**EXERCISE OBJECTIVE:** Pull every line containing "Write" out of the material below.
..............................
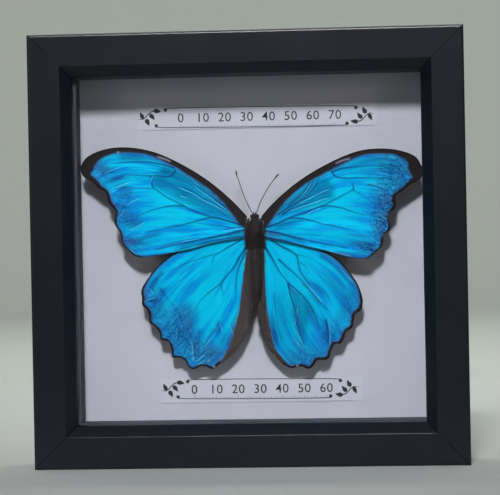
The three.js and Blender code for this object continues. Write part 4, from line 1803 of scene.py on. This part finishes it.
RIGHT_HIND_MARKS = WingMarks(
    strong_veins=(
        ((4.2, -8.4), (7.3, -13.6), (10.4, -19.4), (14.4, -25.2)),
        (
            (7.8, -6), (11.8, -8.5), (16.4, -11), (18.5, -12.6), (19.3, -14.8), (19.6, -17.3),
            (20.4, -20.2), (24.5, -26.3),
        ),
    ),
    veins=(
        (
            (10.5, -14.5), (13, -16.9), (16.6, -20.2), (20.1, -23.5), (22.9, -26.6), (25.7, -29.9),
            (29.2, -34.4), (32.3, -38),
        ),
        ((14.5, -25.4), (15.5, -30.5), (17.4, -37.5), (19.2, -46.5), (21, -53.7)),
        ((14.5, -25.3), (18.7, -29), (21.5, -31.6), (24.3, -35.6), (27, -41.2), (28.6, -46.5)),
        ((31.4, -42.6), (32.2, -48), (32.3, -53)),
    ),
    faint_veins=(
        ((18.7, -12.4), (22, -13.2), (25.6, -14.6)), ((20.4, -16), (23.6, -18.6)),
        ((36.5, -31.5), (41.5, -38), (44.2, -42)), ((8, -30), (9, -40), (11, -52)),
    ),
    folds=(
        ((30.2, -13.4), (34.4, -16.6), (37.9, -19.8), (41.4, -23.5), (44.8, -27.7), (47.2, -31.3)),
        ((37.9, -19.8), (41.4, -23.5), (44.8, -27.7), (47.2, -31.3)),
    ),
    pleats=(
        ((21.5, -55), (19.4, -50.2), (17.2, -46.6)), ((20.6, -55.8), (18.5, -53), (15.7, -49.8)),
        ((15.2, -26.8), (19, -30.2)), ((17, -45.5), (18, -42), (19, -36.5)),
        ((3, -9), (4, -13), (5.5, -15.5)), ((32.6, -43), (33.2, -48), (33, -54)),
        ((44, -25.4), (41, -21.8), (38, -18.8)),
    ),
    strong_highlight_pleats=(((20.8, -24.4), (23.6, -27.4), (27.1, -31.2), (30.3, -35.2)),),
    deep=zones(
        (37, -27, 9, 3.4, -42, 0.5), (41.5, -37, 4, 7.5, -24, 0.5), (23, -57.5, 10, 3.6, 8, 0.4),
        (33, -50, 4, 6, -30, 0.35), (28.5, -28.6, 6, 1.7, -38, 0.65), (27, -33.4, 5, 1, -48, 0.6),
        (25.6, -40, 2, 7.5, 22, 0.65), (7.6, -47, 1.4, 8.5, 8, 0.6), (18.6, -44, 1.6, 8.5, 12, 0.6),
        (31, -47.5, 1.5, 6, 6, 0.55), (18, -53.5, 1.6, 3.4, 30, 0.4), (9, -51, 1.6, 6, 18, 0.45),
    ),
    violet=zones((13.5, -62.3, 4, 1.4, -14, 0.6), (6.6, -50, 0.8, 8, 14, 0.6)),
    dull=zones((20.5, -43, 3.5, 12, 10, 0.6), (12, -42, 6, 13, 4, 0.55)),
    dull_areas=(((14.8, -26), (22, -32), (25, -38), (23, -47), (21.5, -54), (18.5, -45), (16.2, -34)),),
    lagoon=zones((17, -16, 16, 13, -30, 1), (8, -30, 5, 16, 5, 0.6)),
    crinkled=zones((20, -60, 12, 4.5, 0, 0.7), (34, -48, 10, 5, 50, 0.4), (44, -36, 4, 6, 0, 0.35)),
    flecks=((45.4, -40.2), (41.2, -48.3), (36, -53.9), (28.6, -61.1), (18, -63.3)),
    blue_edge=(
        (3, -8), (3.2, -14.5), (3.6, -20), (4.2, -30), (4.7, -35.5), (5.2, -40), (6.5, -49.8), (7.9, -54.8),
        (10.6, -58.6), (13, -62),
    ),
    lead_band=((0, 0.5), (0.3, 0.9), (0.6, 0.7), (1, 0.9)),
    outer_band=((0, 1.1), (0.1, 1.4), (0.3, 1.25), (0.7, 1.3), (0.85, 1.1), (1, 0.9)),
)


def wings() -> list[Wing]:
    """The four wings, each with its own edges."""
    return [
        Wing(
            "left_hindwing", "hindwing_left", Side.LEFT,
            lead=(
                (4.3, -2.2), (13, -2), (22, -3.9), (30, -7), (37.9, -11.3), (44.3, -16), (48.9, -21.1),
                (52.2, -25.8),
            ),
            outer=(
                (52.2, -25.8), (53, -28.4), (52.6, -31.2), (52.6, -34.3), (50.3, -36.6), (49.5, -39.5),
                (49.3, -42.5), (46.9, -44.5), (45, -47), (44.3, -50.2), (41.1, -51.3), (39.6, -54.5),
                (39, -58.6), (36.1, -58.7), (33.6, -60), (31.8, -63.2), (29.6, -64.1), (26.2, -62.8),
                (23.9, -62.9), (20.8, -64.2), (17.6, -62.2),
            ),
            inner=(
                (3.4, -8.3), (3.4, -14), (3, -20), (2.5, -26), (1.7, -32), (1.4, -35), (2.4, -40), (4, -45),
                (6.1, -50), (8.4, -53.6), (12.9, -58.6), (17.6, -62.2),
            ),
            root=((4.3, -2.2), (4.2, -5.4), (3.4, -8.3)),
            base=9.9, downward=-0.0435, span=50, marks=LEFT_HIND_MARKS, seed=31, across=240, out=200,
        ),
        Wing(
            "right_hindwing", "hindwing_right", Side.RIGHT,
            lead=(
                (4.3, -2.2), (14, -4.2), (24, -7.5), (31, -10.8), (36.6, -14.4), (42, -19.9), (46, -25.8),
                (48, -31),
            ),
            outer=(
                (48, -31), (48.5, -34.4), (47.6, -38.1), (44.8, -40.4), (44.2, -43.2), (43.5, -46),
                (40.6, -48.2), (39.6, -51), (37.9, -53.4), (35.2, -53.8), (33.6, -56.6), (32.4, -60),
                (30.2, -60.9), (27.2, -60.9), (25.2, -63.6), (23, -64.8), (19.7, -63.5), (15.1, -64.3),
                (11.4, -62.4),
            ),
            inner=(
                (3.4, -8.3), (3.4, -14), (3, -20), (2.5, -26), (1.7, -32), (0.7, -37), (0.4, -41),
                (1.8, -46.9), (3.7, -52.7), (7.5, -57.8), (11.4, -62.4),
            ),
            root=((4.3, -2.2), (4.2, -5.4), (3.4, -8.3)),
            base=9.9, downward=-0.0435, span=48, marks=RIGHT_HIND_MARKS, seed=47, across=240, out=200,
        ),
        Wing(
            "left_forewing", "forewing_left", Side.LEFT,
            lead=(
                (3.4, 5.2), (9.6, 12.1), (20.7, 21.8), (34, 30.3), (47.3, 36.1), (60, 38.1), (70, 36.9),
                (77, 33.6), (79.8, 29.5),
            ),
            outer=(
                (79.8, 29.5), (79.2, 26.2), (77.5, 24.3), (75.4, 23.2), (73.3, 21.7), (71.6, 19.8),
                (68.4, 17.8), (67.5, 15.9), (67.1, 13.2), (65, 10.6), (63.7, 8.9), (64.2, 5.8), (64.4, 3.6),
                (63.6, 1.5), (61.9, -0.8), (61.4, -3), (61.5, -5.2), (60.4, -7), (58.3, -9.2),
                (55.7, -11.5), (52.2, -12.6),
            ),
            inner=((4.3, -4.5), (12.2, -5.4), (21.2, -7), (30.2, -9.3), (40, -11), (52.2, -12.6)),
            root=((3.4, 5.2), (4.2, 2.4), (4.3, -4.5)),
            base=11, outward=-0.008, span=76, marks=LEFT_FORE_MARKS, seed=11,
        ),
        Wing(
            "right_forewing", "forewing_right", Side.RIGHT,
            lead=(
                (3, 5.2), (8.5, 11.1), (20.2, 20.8), (34.1, 28.8), (47.9, 34.1), (57.1, 35), (66.3, 34),
                (73.6, 30.9), (77, 25.6),
            ),
            outer=(
                (77, 25.6), (76.4, 21.9), (75.1, 20.3), (73, 19.3), (70.7, 18.2), (67.5, 15.7), (65, 13.9),
                (64.3, 11.8), (64.4, 9.7), (63.7, 7.6), (61.3, 5.6), (60.6, 3.9), (61.2, 1.8), (61.6, -0.6),
                (60.8, -2.5), (58.8, -3.9), (58.3, -5.9), (58.1, -8), (57, -10), (54, -12.7), (51, -15),
            ),
            inner=((4.3, -4.5), (15.1, -6.9), (24.2, -9.3), (33.3, -11.5), (42.5, -14.2), (51, -15)),
            root=((3, 5.2), (4.2, 2.4), (4.3, -4.5)),
            base=11, outward=-0.008, span=76, marks=RIGHT_FORE_MARKS, seed=23,
        ),
    ]


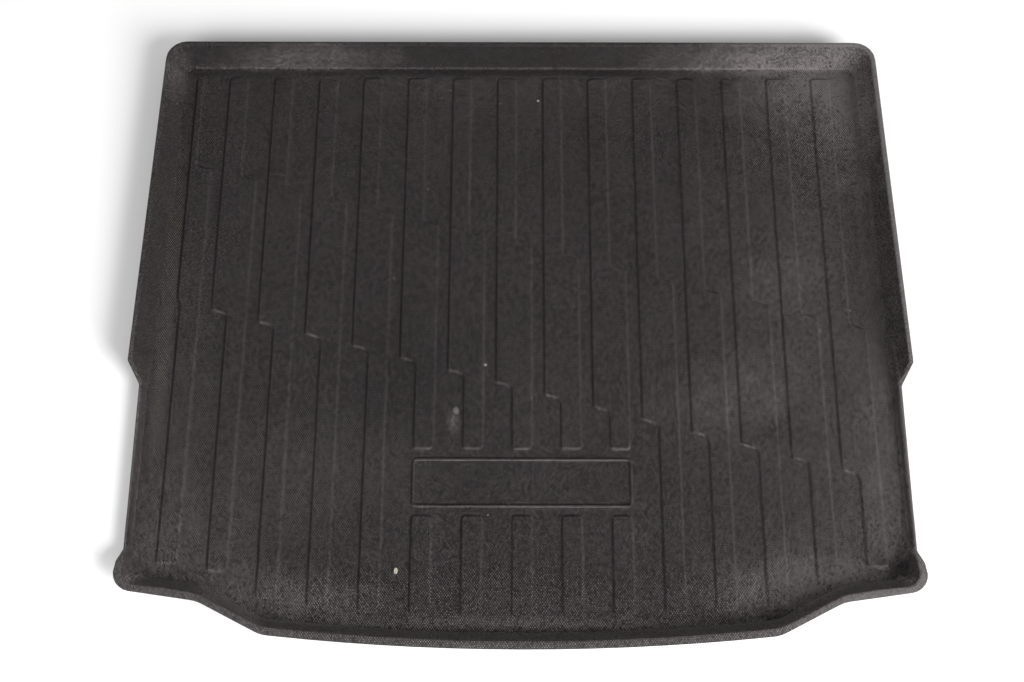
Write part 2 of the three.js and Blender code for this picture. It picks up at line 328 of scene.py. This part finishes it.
..............................
**TASK RESPONSE:**
The three.js and Blender code for this object continues. Write part 4, from line 1803 of scene.py on. This part finishes it.
Write part 2 of the three.js and Blender code for this picture. It picks up at line 328 of scene.py. This part finishes it.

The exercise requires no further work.